Third, if you are an entity that would like to be accredited to certify on DHS-adopted standards, please watch the PS-Prep™ Program Web site for information on how to become accredited.
Finally, entities may be certified on the standards once DHS announces the initiation of the availability of the PS-Prep™ Program certification process on the PS-Prep™ program Web site.
Notices of other opportunities to engage will be distributed through many sources, including FEMA's Infrastructure Protection Directorate and the DHS Private Sector Office. Anyone may subscribe to these updates from the www.fema.gov and www.fema.gov/privatesectorpreparedness web pages. Interested parties are encouraged to monitor these web pages for program updates.

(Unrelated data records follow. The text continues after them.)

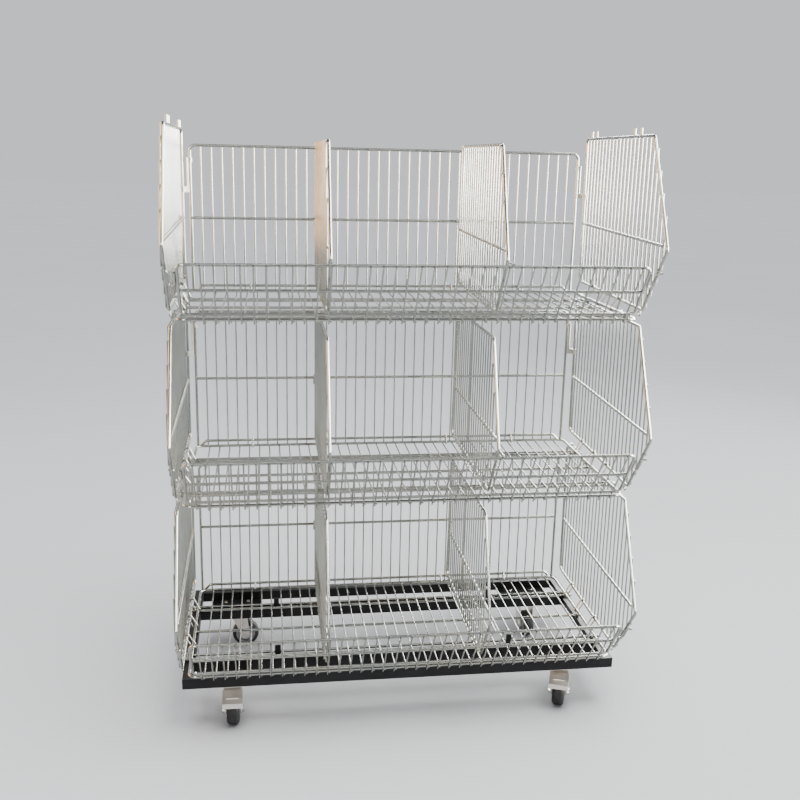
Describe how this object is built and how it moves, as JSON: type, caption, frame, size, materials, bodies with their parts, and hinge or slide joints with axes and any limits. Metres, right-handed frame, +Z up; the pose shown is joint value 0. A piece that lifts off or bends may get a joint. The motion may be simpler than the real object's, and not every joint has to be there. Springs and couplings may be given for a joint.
{
  "type": "stacking wire basket trolley",
  "caption": "Open-fronted wire baskets stacked on a tube base with swivel castors; sloping fold-down fronts and lift-out dividers make bins.",
  "frame": {"origin": "middle of the footprint on the floor, under the castors", "axes": "+X to the right seen from the open front, +Y towards the back panels, +Z up"},
  "size_m": [0.9124, 0.5224, 1.211],
  "materials": {
    "zinc_wire": "bright zinc-plated wire",
    "zinc_plate": "zinc-plated pressed sheet",
    "black_powder_coat": "satin black powder coat",
    "castor_steel": "bright nickel plate",
    "bright_screws": "bright zinc",
    "hub_plastic": "moulded grey",
    "tyre": "matt black rubber"
  },
  "bodies": {
    "base": {"base_front_rail": "black_powder_coat", "base_front_cross_rail": "black_powder_coat", "base_rear_cross_rail": "black_powder_coat", "base_rear_rail": "black_powder_coat", "base_left_rail": "black_powder_coat", "base_right_rail": "black_powder_coat", "base_end_caps": "black_powder_coat", "base_castor_plates": "black_powder_coat", "base_stop_tabs": "black_powder_coat", "base_screws": "bright_screws", "castor_top_plates": "castor_steel"},
    "castor_front_left_swivel": {"castor_front_left_fork": "castor_steel", "castor_front_left_axle": "bright_screws"},
    "castor_front_left_wheel": {"castor_front_left_hub": "hub_plastic", "castor_front_left_tyre": "tyre"},
    "castor_front_left_pedal": {"castor_front_left_pedal": "castor_steel"},
    "castor_front_right_swivel": {"castor_front_right_fork": "castor_steel", "castor_front_right_axle": "bright_screws"},
    "castor_front_right_wheel": {"castor_front_right_hub": "hub_plastic", "castor_front_right_tyre": "tyre"},
    "castor_front_right_pedal": {"castor_front_right_pedal": "castor_steel"},
    "castor_rear_left_swivel": {"castor_rear_left_fork": "castor_steel", "castor_rear_left_axle": "bright_screws"},
    "castor_rear_left_wheel": {"castor_rear_left_hub": "hub_plastic", "castor_rear_left_tyre": "tyre"},
    "castor_rear_right_swivel": {"castor_rear_right_fork": "castor_steel", "castor_rear_right_axle": "bright_screws"},
    "castor_rear_right_wheel": {"castor_rear_right_hub": "hub_plastic", "castor_rear_right_tyre": "tyre"},
    "tier1": {"tier1_floor_grid": "zinc_wire", "tier1_back_panel": "zinc_wire", "tier1_left_side": "zinc_wire", "tier1_right_side": "zinc_wire", "tier1_hinge_links": "zinc_wire"},
    "tier1_front_panel": {"tier1_front_panel": "zinc_wire"},
    "tier1_left_divider": {"tier1_left_divider": "zinc_wire"},
    "tier1_left_latch": {"tier1_left_latch": "zinc_plate"},
    "tier1_right_divider": {"tier1_right_divider": "zinc_wire"},
    "tier1_right_latch": {"tier1_right_latch": "zinc_plate"},
    "tier2": {"tier2_floor_grid": "zinc_wire", "tier2_back_panel": "zinc_wire", "tier2_left_side": "zinc_wire", "tier2_right_side": "zinc_wire", "tier2_hinge_links": "zinc_wire"},
    "tier2_front_panel": {"tier2_front_panel": "zinc_wire"},
    "tier2_left_divider": {"tier2_left_divider": "zinc_wire"},
    "tier2_left_latch": {"tier2_left_latch": "zinc_plate"},
    "tier2_right_divider": {"tier2_right_divider": "zinc_wire"},
    "tier2_right_latch": {"tier2_right_latch": "zinc_plate"},
    "tier3": {"tier3_floor_grid": "zinc_wire", "tier3_back_panel": "zinc_wire", "tier3_left_side": "zinc_wire", "tier3_right_side": "zinc_wire", "tier3_hinge_links": "zinc_wire"},
    "tier3_front_panel": {"tier3_front_panel": "zinc_wire"},
    "tier3_left_divider": {"tier3_left_divider": "zinc_wire"},
    "tier3_left_latch": {"tier3_left_latch": "zinc_plate"},
    "tier3_right_divider": {"tier3_right_divider": "zinc_wire"},
    "tier3_right_latch": {"tier3_right_latch": "zinc_plate"}
  },
  "joints": [
    {"name": "castor_front_left_swivel", "type": "hinge", "parent": "base", "child": "castor_front_left_swivel", "pos_m": [-0.352, -0.1158, 0.08025], "axis": [0, 0, 1], "continuous": true},
    {"name": "castor_front_left_roll", "type": "hinge", "parent": "castor_front_left_swivel", "child": "castor_front_left_wheel", "pos_m": [-0.352, -0.1358, 0.031], "axis": [1, 0, 0], "continuous": true},
    {"name": "castor_front_left_brake", "type": "hinge", "parent": "castor_front_left_swivel", "child": "castor_front_left_pedal", "pos_m": [-0.352, -0.1538, 0.066], "axis": [1, 0, 0], "range_deg": [0, 15]},
    {"name": "castor_front_right_swivel", "type": "hinge", "parent": "base", "child": "castor_front_right_swivel", "pos_m": [0.352, -0.1158, 0.08025], "axis": [0, 0, 1], "continuous": true},
    {"name": "castor_front_right_roll", "type": "hinge", "parent": "castor_front_right_swivel", "child": "castor_front_right_wheel", "pos_m": [0.34483, -0.13447, 0.031], "axis": [0.9336, -0.3584, 0], "continuous": true},
    {"name": "castor_front_right_brake", "type": "hinge", "parent": "castor_front_right_swivel", "child": "castor_front_right_pedal", "pos_m": [0.33838, -0.15128, 0.066], "axis": [0.9336, -0.3584, 0], "range_deg": [0, 15]},
    {"name": "castor_rear_left_swivel", "type": "hinge", "parent": "base", "child": "castor_rear_left_swivel", "pos_m": [-0.352, 0.2012, 0.08025], "axis": [0, 0, 1], "continuous": true},
    {"name": "castor_rear_left_roll", "type": "hinge", "parent": "castor_rear_left_swivel", "child": "castor_rear_left_wheel", "pos_m": [-0.332, 0.2012, 0.031], "axis": [0, 1, 0], "continuous": true},
    {"name": "castor_rear_right_swivel", "type": "hinge", "parent": "base", "child": "castor_rear_right_swivel", "pos_m": [0.352, 0.2012, 0.08025], "axis": [0, 0, 1], "continuous": true},
    {"name": "castor_rear_right_roll", "type": "hinge", "parent": "castor_rear_right_swivel", "child": "castor_rear_right_wheel", "pos_m": [0.35478, 0.1814, 0.031], "axis": [0.9903, 0.1392, 0], "continuous": true},
    {"name": "tier1_lift", "type": "slide", "parent": "base", "child": "tier1", "axis": [0, 0, 1], "range_m": [0, 0.06]},
    {"name": "tier1_front_open", "type": "hinge", "parent": "tier1", "child": "tier1_front_panel", "pos_m": [0, -0.1703, 0.1275], "axis": [1, 0, 0], "range_deg": [0, 100]},
    {"name": "tier1_left_divider_lift", "type": "slide", "parent": "tier1", "child": "tier1_left_divider", "axis": [0, 0, 1], "range_m": [0, 0.022]},
    {"name": "tier1_left_latch_swing", "type": "hinge", "parent": "tier1", "child": "tier1_left_latch", "pos_m": [-0.434, 0.2412, 0.3815], "axis": [0, 0, 1], "range_deg": [0, 75]},
    {"name": "tier1_right_divider_lift", "type": "slide", "parent": "tier1", "child": "tier1_right_divider", "axis": [0, 0, 1], "range_m": [0, 0.022]},
    {"name": "tier1_right_latch_swing", "type": "hinge", "parent": "tier1", "child": "tier1_right_latch", "pos_m": [0.434, 0.2412, 0.3815], "axis": [0, 0, -1], "range_deg": [0, 75]},
    {"name": "tier2_lift", "type": "slide", "parent": "tier1", "child": "tier2", "axis": [0, 0, 1], "range_m": [0, 0.06]},
    {"name": "tier2_front_open", "type": "hinge", "parent": "tier2", "child": "tier2_front_panel", "pos_m": [0, -0.1703, 0.4885], "axis": [1, 0, 0], "range_deg": [0, 100]},
    {"name": "tier2_left_divider_lift", "type": "slide", "parent": "tier2", "child": "tier2_left_divider", "axis": [0, 0, 1], "range_m": [0, 0.022]},
    {"name": "tier2_left_latch_swing", "type": "hinge", "parent": "tier2", "child": "tier2_left_latch", "pos_m": [-0.434, 0.2412, 0.7425], "axis": [0, 0, 1], "range_deg": [0, 75]},
    {"name": "tier2_right_divider_lift", "type": "slide", "parent": "tier2", "child": "tier2_right_divider", "axis": [0, 0, 1], "range_m": [0, 0.022]},
    {"name": "tier2_right_latch_swing", "type": "hinge", "parent": "tier2", "child": "tier2_right_latch", "pos_m": [0.434, 0.2412, 0.7425], "axis": [0, 0, -1], "range_deg": [0, 75]},
    {"name": "tier3_lift", "type": "slide", "parent": "tier2", "child": "tier3", "axis": [0, 0, 1], "range_m": [0, 0.06]},
    {"name": "tier3_front_open", "type": "hinge", "parent": "tier3", "child": "tier3_front_panel", "pos_m": [0, -0.1703, 0.8495], "axis": [1, 0, 0], "range_deg": [0, 100]},
    {"name": "tier3_left_divider_lift", "type": "slide", "parent": "tier3", "child": "tier3_left_divider", "axis": [0, 0, 1], "range_m": [0, 0.022]},
    {"name": "tier3_left_latch_swing", "type": "hinge", "parent": "tier3", "child": "tier3_left_latch", "pos_m": [-0.434, 0.2412, 1.1035], "axis": [0, 0, 1], "range_deg": [0, 75]},
    {"name": "tier3_right_divider_lift", "type": "slide", "parent": "tier3", "child": "tier3_right_divider", "axis": [0, 0, 1], "range_m": [0, 0.022]},
    {"name": "tier3_right_latch_swing", "type": "hinge", "parent": "tier3", "child": "tier3_right_latch", "pos_m": [0.434, 0.2412, 1.1035], "axis": [0, 0, -1], "range_deg": [0, 75]}
  ]
}
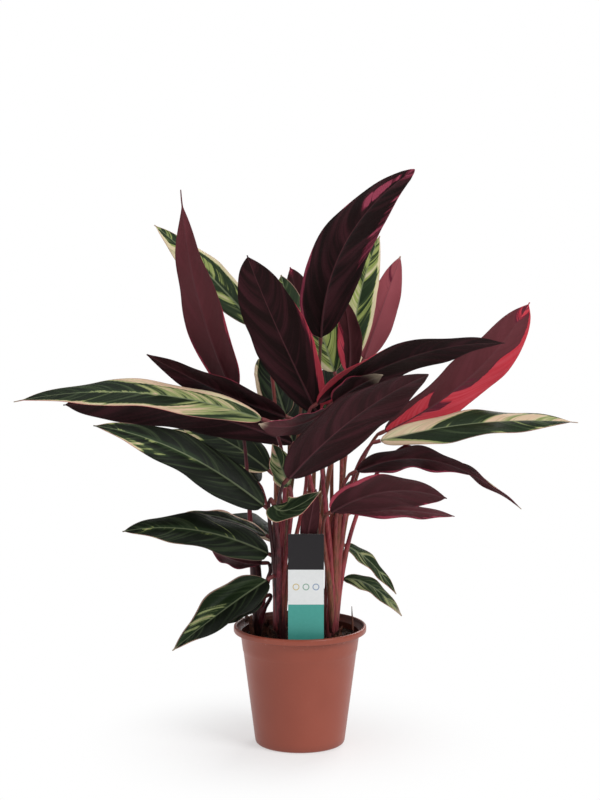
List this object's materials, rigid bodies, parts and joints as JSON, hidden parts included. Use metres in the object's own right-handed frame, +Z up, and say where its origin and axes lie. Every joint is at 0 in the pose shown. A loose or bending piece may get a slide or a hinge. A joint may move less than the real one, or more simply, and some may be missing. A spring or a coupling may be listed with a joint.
{
  "type": "potted stromanthe plant",
  "caption": "Bushy prayer plant with long pointed leaves, green and cream striped above and maroon below, standing in soil in a round tapered plastic pot with a plain plant label.",
  "frame": {"origin": "centre of the pot's flat underside", "axes": "+Z up along the pot's axis, -Y towards the side that faces the viewer, where the plant label stands; +X to the viewer's right"},
  "size_m": [0.7021, 0.4611, 0.7404],
  "materials": {
    "pot_plastic": "satin moulded terracotta-coloured plastic",
    "potting_soil": "rough dark peat with crumbs",
    "dry_stalk": "dry and dull",
    "label_card": "smooth printed plastic with plain colour bands",
    "stem": "smooth, slightly shiny, pink-red to brown-olive",
    "leaf": "smooth and waxy, green with cream stripes above, dark maroon below"
  },
  "bodies": {
    "root": {"pot": "pot_plastic", "soil": "potting_soil", "dry_stub": "dry_stalk", "label": "label_card", "shoot_left": "stem", "shoot_front": "stem", "shoot_right": "stem", "shoot_middle": "stem", "shoot_rear_left": "stem", "shoot_rear_right": "stem", "blade_01": "leaf", "blade_02": "leaf", "blade_03": "leaf", "blade_04": "leaf", "blade_05": "leaf", "blade_06": "leaf", "blade_07": "leaf", "blade_08": "leaf", "blade_09": "leaf", "blade_10": "leaf", "blade_11": "leaf", "blade_12": "leaf", "blade_13": "leaf", "blade_14": "leaf", "blade_15": "leaf", "blade_16": "leaf", "blade_17": "leaf", "blade_18": "leaf", "blade_19": "leaf", "blade_20": "leaf", "blade_21": "leaf", "blade_22": "leaf", "blade_23": "leaf", "blade_24": "leaf", "blade_25": "leaf", "blade_26": "leaf", "blade_27": "leaf", "blade_28": "leaf", "blade_29": "leaf", "blade_30": "leaf", "blade_31": "leaf", "blade_32": "leaf", "blade_33": "leaf", "blade_34": "leaf", "blade_35": "leaf", "blade_36": "leaf", "blade_37": "leaf", "blade_38": "leaf", "blade_39": "leaf", "blade_40": "leaf", "blade_41": "leaf", "blade_42": "leaf"}
  },
  "joints": []
}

Q: Out of the public comments received, how many were from or about small business?
A: Thirty-eight or nearly one third of the Federal Register Notice (FRN) submissions included a comment related to small business. About 10% of the comments made during the Regional stakeholder meetings were related to small business.
Q: Are there different considerations for small businesses?
A: Yes. Because the certification process may involve expense and that expense may cause small businesses to avoid seeking certification, the statute calls upon the designated officer and the selected entity to "establish separate classifications and methods of certification for small business concerns...."
DHS is considering several lower-cost options aside from third-party certification for small businesses. One such option is a self-declaration of conformity: an attestation by the small business that it has complied with one or more DHS-adopted standards. Another option is a second-party attestation, which would involve another entity "perhaps one that uses the small business in its supply chain" attesting that the small business is in conformity with one or more DHS-adopted standards. The DHS Ready-Business Program might be the appropriate portal providing instructions and forms that may be involved in any self- and second-party attestations. DHS seeks comment on self-attestations of conformity, second-party attestations and the employment of Ready-Business in this program, as well as any other proposal for alternatives allowing small business participation in PS-Prep™.